The NPA’s implicit claim that it can work out a progressive alliance with various PS factions is a reactionary fraud. What is the program of the PS “dissidents” the NPA is promoting? Former Economy Minister Arnaud Montebourg stressed that he supported Hollande’s budget cuts. “We must not challenge the 50 billion in cuts," he said. "We must rather use them the right way, to give them back to the French people.” Montebourg—like the NPA—wanted more bank bailouts and looser credit to pay off key constituencies in the French ruling class and affluent petty-bourgeoisie.
Montebourg’s anti-German hysteria reflects rising fear in the French bourgeoisie over German remilitarization and the prospect that, with its intervention in Ukraine and Eastern Europe, Berlin will establish unchallengeable economic hegemony over Europe.
Forces like Montebourg put forward an alternative strategy for French imperialism: develop the split between France and Germany within the EU and mobilize other southern European governments, such as Italy and Spain, to side with France. This places them somewhere between Hollande’s rigid orientation to the European Union (EU) on the one hand, and the neo-fascist National Front (FN), which calls for France’s exit from the EU and from the euro, on the other.

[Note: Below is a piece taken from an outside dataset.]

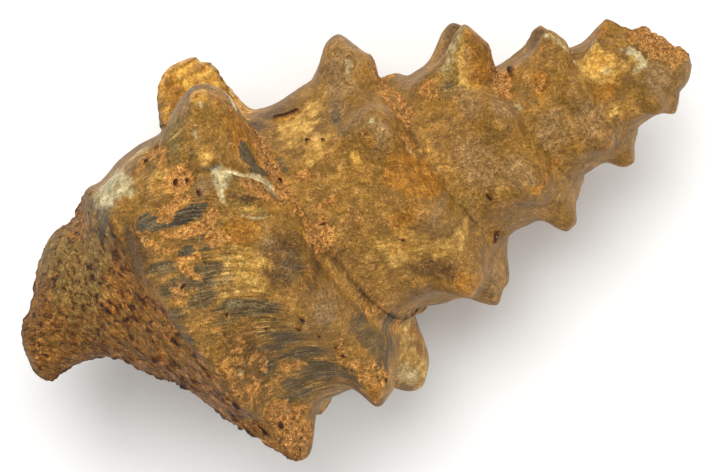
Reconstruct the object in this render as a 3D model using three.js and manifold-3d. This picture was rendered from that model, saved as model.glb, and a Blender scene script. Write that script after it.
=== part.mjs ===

Ultimately, however, the positions of pseudo-left groups like the NPA have an objective political logic. Hostile to the working class and the struggle for its international unity, utterly convinced of the viability of capitalism and the unviability of socialism, they are aligning themselves with nationalist positions inside a ruling elite that is hurtling to the right and towards the FN. In the social struggles that will emerge against the PS and the EU, they will emerge as bitter enemies of the working class.